It may be possible to treat paracetamol (acetaminophen) overdose in the future using microRNAs to silence transcription of genes that lead to the production of toxic metabolites. This is according to a proof-of-concept study carried out using stem cell models by researchers at the Medical Research Council (MRC) Centre for Regenerative Medicine at the University of Edinburgh.
The study published in Stem Cells Translational Medicine also found that liver cells grown from stem cells acted as a good model for analysing drug toxicity in the human liver.
An overdose of paracetamol can cause acute liver failure, which can be life-threatening or require a liver transplant. In 2014, there were 200 deaths from paracetamol overdose in the UK, and in a lot of cases overdose can occur accidentally.
An overdose of paracetamol results in the liver becoming overloaded and is metabolised in different way than when paracetamol is present in safe concentrations. The toxic product of this overdose metabolism pathway is N-acetyl-p-benzoquinoneimine. This product results in depletion of stores of the liver’s natural anti-oxidant – glutathione. This depletion results in death of hepatocytes, the major metabolic cell type of the liver and can lead to liver failure. The current standard treatment for paracetamol overdose is administration of N-acetylcysteine (NAC), which can cause anaphylactoid reactions and nausea.
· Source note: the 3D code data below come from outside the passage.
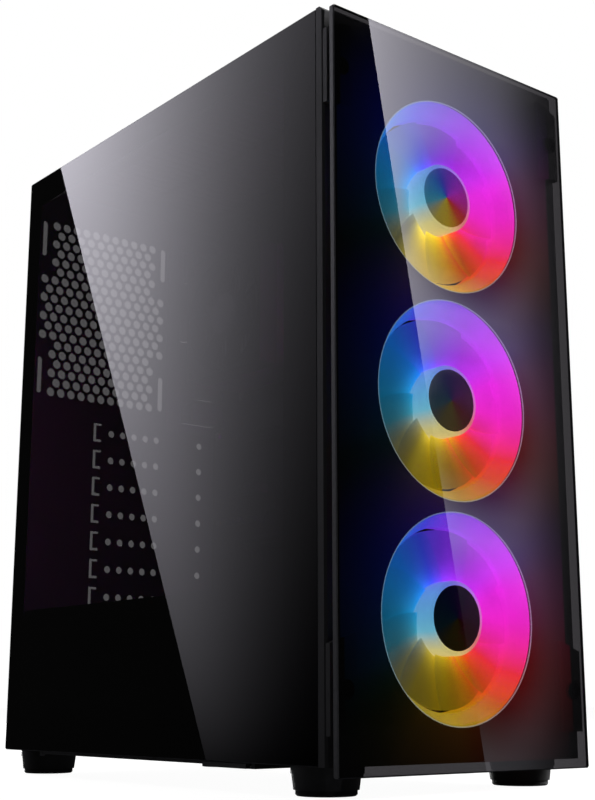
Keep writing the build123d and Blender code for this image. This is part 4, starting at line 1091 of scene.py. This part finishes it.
class TOWER_OT_filters(bpy.types.Operator):
    """Stretch the fine wire mesh across the roof filter and the floor filter."""

    bl_idname = "tower.filters"
    bl_label = "Filter mesh"

    def execute(self, context):
        settings = context.scene.tower_coats
        pitch, border, half = settings.mesh_pitch, 0.005, 0.00012
        wire_coat = finish("filter_wire")
        for node, body in (("top_filter", "roof_filter"), ("bottom_filter", "floor_filter")):
            low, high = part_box(node)
            z = (low.z + high.z) / 2
            for along, across in ((0, 1), (1, 0)):
                first, last = low[across] + border, high[across] - border
                count = int((last - first) / pitch)
                facing = [0.0, 0.0, 0.0]
                facing[along] = 1.0
                spots = []
                for index in range(count + 1):
                    place = [0.0, 0.0, z + (along - 0.5) * half]
                    place[along] = low[along] + border
                    place[across] = first + index * pitch
                    spots.append((tuple(place), tuple(facing)))
                length = high[along] - low[along] - 2 * border
                strand = box_shape((-half, -half, 0.0), (half, half, length))
                place_copies(f"{node}_mesh_{'xy'[along]}", strand, spots, body, wire_coat)
        return {"FINISHED"}


class TOWER_OT_board(bpy.types.Operator):
    """Fit the main board with its capacitors, coils, chips, headers and battery."""

    bl_idname = "tower.board"
    bl_label = "Board parts"

    def execute(self, context):
        low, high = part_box("motherboard")
        pin_pitch, edge_gap = 0.00254, 0.006
        can, chip = finish("capacitor_can"), finish("chip_case")
        coil, gold = finish("coil_case"), finish("gilt_pin")

        def row(from_rear, from_top, count=1, rear_step=0.0, top_step=0.0):
            """Places on the board's face, counted from its rear top corner."""
            return [(low.x, high.y - from_rear - step * rear_step, high.z - from_top - step * top_step)
                    for step in range(count)]

        cans = (row(0.040, 0.034, 7, rear_step=0.0105) + row(0.046, 0.132, 2, top_step=0.009)
                + row(0.018, 0.236, 5, rear_step=0.009) + row(0.150, 0.160, 4, top_step=0.010))
        coils = row(0.048, 0.048, 8, top_step=0.0095) + row(0.064, 0.024, 5, rear_step=0.0105)
        chips = []
        for from_rear, from_top in ((0.030, 0.190), (0.098, 0.205), (0.160, 0.222), (0.060, 0.262),
                                    (0.120, 0.262), (0.026, 0.270)):
            chips += row(from_rear, from_top)
        pins = []
        for start, count in ((0.030, 10), (0.070, 8), (0.105, 10), (0.150, 9)):
            for step in range(count):
                pins += row(start + step * pin_pitch, high.z - low.z - edge_gap, 2, top_step=pin_pitch)
        can_profile = ((0.0, 0.0), (0.0031, 0.0), (0.0031, 0.0012), (0.0028, 0.0016),
                       (0.0031, 0.0021), (0.0031, 0.0074), (0.0027, 0.0079), (0.0, 0.0079))
        cell_profile = ((0.0, 0.0), (0.0102, 0.0), (0.0105, 0.0006), (0.0105, 0.0026),
                        (0.0100, 0.0032), (0.0088, 0.0032), (0.0086, 0.0035), (0.0, 0.0035))
        for name, shape, places, material, slot in (
                ("board_capacitors", turned_part(can_profile, 20), cans, can, "bare_aluminium"),
                ("board_coils", square_part(0.0036, 0.0052, 0.0006), coils, coil, "circuit_board"),
                ("board_chips", square_part(0.0055, 0.0011, 0.0002), chips, chip, "circuit_board"),
                ("board_pins", square_part(0.00032, 0.0085, 0.0001), pins, gold, "circuit_board"),
                ("board_battery", turned_part(cell_profile, 48), row(0.118, 0.228), can,
                 "bare_aluminium")):
            place_copies(name, shape, [(place, FACING_BOARD) for place in places], "chassis", material)
        return {"FINISHED"}


class TOWER_OT_fans(bpy.types.Operator):
    """Make the lit front fans: rings, rotors and hub discs."""

    bl_idname = "tower.fans"
    bl_label = "Front fans"

    def execute(self, context):
        settings = context.scene.tower_fans
        for index, name in enumerate(FAN_NAMES):
            centre = middle(f"fan_frame_{name}")
            place = (centre.x, 0.0, centre.z)
            warmth = settings.warmth[index]
            milky = (0.1, 0.1, 0.1)
            rim = glow_material(f"lit_ring_{name}", place, settings.glow, milky, evenness=0.5,
                                warmth=1.2 * warmth)
            dress((f"fan_light_ring_{name}",), rim)
            hub = glow_material(f"lit_hub_{name}", place, settings.hub_glow, milky,
                                whiteness=settings.hub_whiteness)
            blade = glow_material(f"lit_blades_{name}", place, settings.glow, (0.04, 0.04, 0.04),
                                  evenness=1.0, warmth=warmth, hub_boost=(settings.hub_radius, 4.0))
            disc = glow_material(f"hub_disc_{name}", place, settings.glow * settings.disc_share[index],
                                 (0.004, 0.005, 0.02))
            rotor = make_rotor(name, centre, settings, (blade, hub, disc))
            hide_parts(f"fan_rotor_{name}")
            lip = glow_material(f"lit_lip_{name}", place, settings.glow * settings.lip_share,
                                (0.2, 0.2, 0.2), whiteness=0.5)
            make_lip(name, centre, lip, settings.opening_radius)
        return {"FINISHED"}


def make_rotor(name, centre, settings, materials):
    """One rotor: curved blades, a lit hub and the dark disc on its front."""
    low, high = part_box(f"fan_rotor_{name}")
    depth = high.y - low.y
    tip = span(f"fan_rotor_{name}").z / 2 - 0.0008
    hub = settings.hub_radius
    middle_y = low.y + 0.68 * depth
    blade_depth, half_thickness, root_overlap = 0.0065, 0.0006, 0.001
    blade_sweep, root_width, width_loss, blade_camber = 0.22, 57, 4, 0.0016
    steps_out, steps_along = 10, 8
    shape = bmesh.new()
    for blade in range(settings.blade_count):
        start = math.tau * blade / settings.blade_count
        layers = []
        for side in (-1, 1):
            grid = []
            for out in range(steps_out + 1):
                share = out / steps_out
                radius = hub - root_overlap + (tip - hub + root_overlap) * share
                sweep = start + blade_sweep * share
                width = math.radians(root_width - width_loss * share)
                row = []
                for along in range(steps_along + 1):
                    t = along / steps_along
                    angle = sweep + width * (t - 0.5)
                    pitch = (t - 0.5) * blade_depth
                    camber = blade_camber * math.sin(math.pi * t)
                    y = middle_y + pitch - camber + side * half_thickness
                    row.append(shape.verts.new((centre.x + radius * math.cos(angle), y,
                                                centre.z + radius * math.sin(angle))))
                grid.append(row)
            layers.append(grid)
        for grid in layers:
            skin_grid(shape, grid)
        border = ([(out, 0) for out in range(steps_out)]
                  + [(steps_out, along) for along in range(steps_along)]
                  + [(out, steps_along) for out in range(steps_out, 0, -1)]
                  + [(0, along) for along in range(steps_along, 0, -1)])
        for index, (out, along) in enumerate(border):
            next_out, next_along = border[(index + 1) % len(border)]
            shape.faces.new((layers[0][out][along], layers[0][next_out][next_along],
                             layers[1][next_out][next_along], layers[1][out][along]))
    bmesh.ops.recalc_face_normals(shape, faces=shape.faces)
    round_edge, wall = 0.0012, 0.0015
    profile = ((0.0, 0.0), (hub - round_edge, 0.0), (hub - 0.3 * round_edge, 0.3 * round_edge),
               (hub, round_edge), (hub, depth), (hub - wall, depth), (hub - wall, 0.002), (0.0, 0.002))
    cup = lathe(profile, Vector((centre.x, low.y, centre.z)), (0, 1, 0), closed=False)
    for face in cup.faces:
        face.material_index = 1
    merge_into(shape, cup)
    edge = settings.disc_radius
    disc_profile = ((0.0, -0.0005), (edge - 0.0006, -0.0005), (edge, -0.0001), (edge, 0.0004),
                    (0.0, 0.0004))
    disc = lathe(disc_profile, Vector((centre.x, low.y, centre.z)), (0, 1, 0), closed=False)
    for face in disc.faces:
        face.material_index = 2
    merge_into(shape, disc)
    return piece_from_bmesh(f"front_rotor_{name}", shape, f"front_fan_{name}", materials)


def make_lip(name, centre, material, radius):
    """The thin clear bead inside the bezel's opening, flush with its face."""
    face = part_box(f"fan_frame_{name}")[0].y - BEZEL_FACE
    bead, around = 0.00035, 8
    profile = [(radius - bead + bead * math.cos(turn), bead * math.sin(turn))
               for turn in (math.tau * step / around for step in range(around))]
    shape = lathe(profile, Vector((centre.x, face + bead, centre.z)), (0, 1, 0))
    piece_from_bmesh(f"ring_lip_{name}", shape, "chassis", (material,))


def merge_into(shape, extra):
    """Add one bmesh's faces to another."""
    mesh = bpy.data.meshes.new("scratch")
    extra.to_mesh(mesh)
    extra.free()
    shape.from_mesh(mesh)
    bpy.data.meshes.remove(mesh)


# ---------------------------------------------------------------- panel and registration
OPERATORS = (TOWER_OT_stage, TOWER_OT_steel, TOWER_OT_screws, TOWER_OT_filters, TOWER_OT_board,
             TOWER_OT_glass, TOWER_OT_fans)


class TOWER_PT_panel(bpy.types.Panel):
    """Lists the tower's operators and settings."""

    bl_idname = "TOWER_PT_panel"
    bl_label = "Desktop Tower"
    bl_space_type = "VIEW_3D"
    bl_region_type = "UI"
    bl_category = "Tower"

    def draw(self, context):
        layout = self.layout
        for operator in OPERATORS:
            layout.operator(operator.bl_idname)
        for name, kind in SETTINGS.items():
            box = layout.box()
            box.label(text=kind.__doc__)
            for key in kind.__annotations__:
                box.prop(getattr(context.scene, name), key)


def register():
    for kind in SETTINGS.values():
        bpy.utils.register_class(kind)
    for name, kind in SETTINGS.items():
        setattr(bpy.types.Scene, name, bpy.props.PointerProperty(type=kind))
    for operator in OPERATORS:
        bpy.utils.register_class(operator)
    bpy.utils.register_class(TOWER_PT_panel)


def unregister():
    bpy.utils.unregister_class(TOWER_PT_panel)
    for operator in reversed(OPERATORS):
        bpy.utils.unregister_class(operator)
    for name, kind in SETTINGS.items():
        delattr(bpy.types.Scene, name)
    for kind in SETTINGS.values():
        bpy.utils.unregister_class(kind)


def main():
    """Register and build every piece."""
    register()
    for operator in OPERATORS:
        category, name = operator.bl_idname.split(".")
        getattr(getattr(bpy.ops, category), name)()


if __name__ == "__main__":
    main()
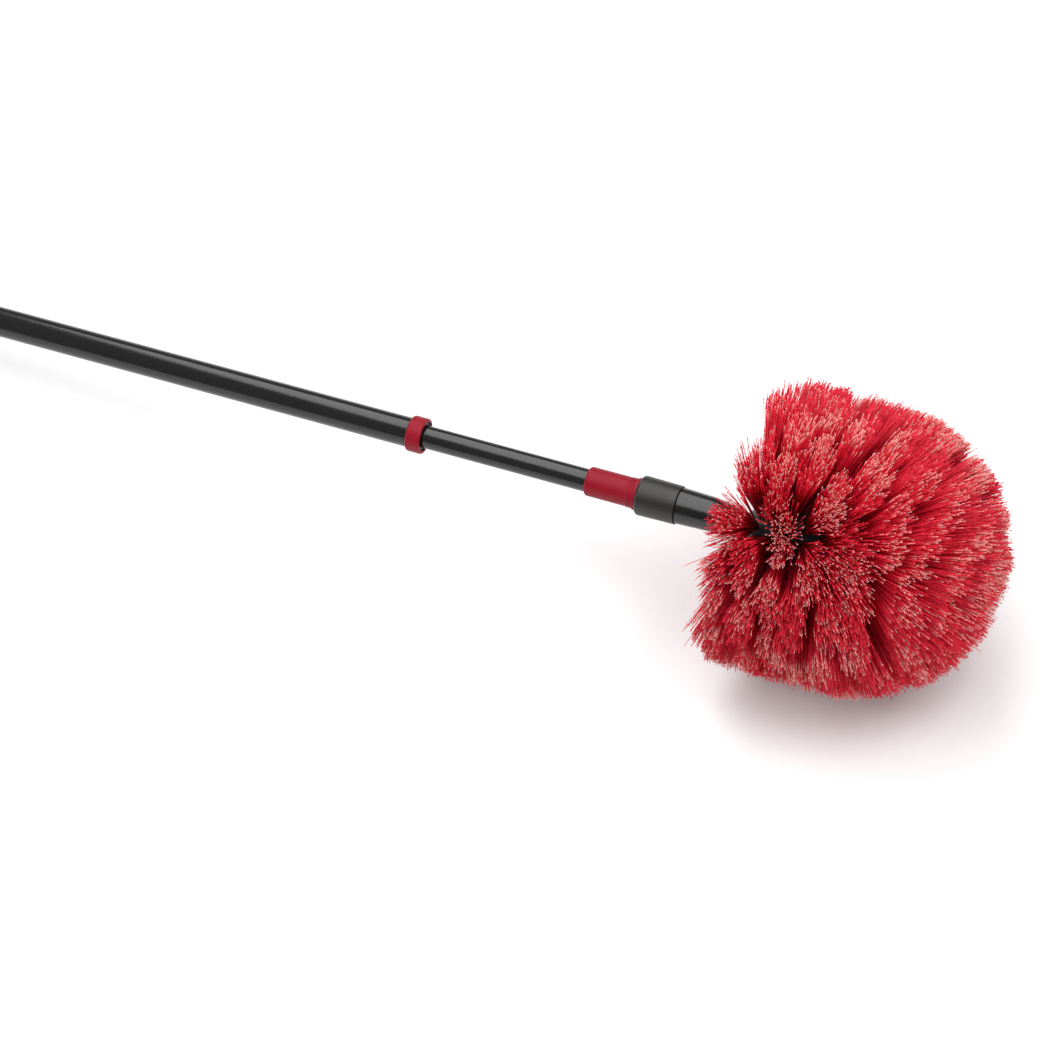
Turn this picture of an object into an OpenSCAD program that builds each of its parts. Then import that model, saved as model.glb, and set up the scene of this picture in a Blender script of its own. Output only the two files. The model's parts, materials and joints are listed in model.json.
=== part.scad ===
// Cobweb brush on a telescopic pole: a ball of bristles on a head that a collar nut screws to
// the inner tube, an outer tube that the inner one slides in, a twist lock and a hanging eye.
// It lies on the floor as it was put down, on its back row of bristles and its end cap.
// u is the distance along the pole from the waist behind the bristles, positive towards them.

/* [Outer tube] */
// Outside diameter of the outer tube
outer_d = 22; // [21:0.5:25]
// Wall of the outer tube
outer_wall = 0.6; // [0.4:0.1:1]
// Length of the outer tube
outer_len = 800; // [700:10:1000]

/* [Inner tube] */
// Outside diameter of the inner tube
inner_d = 17; // [15:0.5:17.5]
// Wall of the inner tube
inner_wall = 0.6; // [0.4:0.1:0.9]
// Length of inner tube that shows between the mouth ring and the adaptor
inner_show = 128; // [20:1:500]

/* [Fits] */
// Gap all round a piece that slides or turns in another
running_gap = 0.05; // [0.03:0.01:0.1]
// Gap between two faces that turn against each other
face_gap = 0.2; // [0.1:0.05:0.5]
// Free length left behind the lock when the pole is closed
stow_gap = 10; // [5:1:30]
// Gap round a screw's head or shank, or round a clip in its pocket
loose_gap = 0.6; // [0.3:0.1:1]
// Depth of a screw's thread in the wall of its hole
thread_bite = 0.3; // [0.2:0.05:0.4]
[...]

MicroRNAs are non-coding RNAs that control when a gene is turned on and off and influence metabolic pathways. The researchers grew batches of hepatocytes from an established and renewable source of stem cells. These hepatocytes were exposed to paracetamol and serum samples from liver failure patients in a bid to identify microRNAs that reduce the toxic effect of paracetamol on the liver and depletion of glutathione.
The microRNA that was identified – antagomir 324 – was found to improve cell survival by inhibiting the action of another microRNA (mir-324-5p) in the hepatocytes grown from stem cells, which in turn resulted in an increase of the enzyme SULT2A1. This led to increased levels of glutathione.
The results of these experiments not only signify a potential future treatment for paracetamol overdose but also show that stem cell derived liver cells can act as a good model of drug toxicity in the liver.
Armed with these results, the researchers were keen to investigate the effect of antagomir 324 on blood plasma taken from three patients poisoned by paracetamol. The toxicity of plasma from two patients was reduced after exposure to antagomir 324. Increased cell survival was seen and researchers suggest the cells were dying in a different way, reducing the subsequent toxic effects on surrounding tissue. Antagomir 324 did not have an effect on the third patient’s serum. The scientists found lower levels of ALT – a marker for liver injury – in this sample so think that the liver damage was not as severe and this is why the microRNAs did not have an effect.
Further work is needed in the future to validate these studies using established pre-clinical models of liver failure. Lead researcher, Dr David Hay, said: “We believe that these studies represent an important advance for regenerative medicine, demonstrating the power of stem cell derived systems to model human biology ‘in a dish’ and identify new microRNAs which could be translated to the clinic in the future.”
Paul Colville-Nash, programme manager for regenerative medicine at MRC, said: “The results of these studies offer us great insight into how drug toxicity could be reversed by targeting control pathways to boost cell defences. The study shows how high quality stem cell derived models can open up new opportunities to understand and treat potentially devastating health conditions.”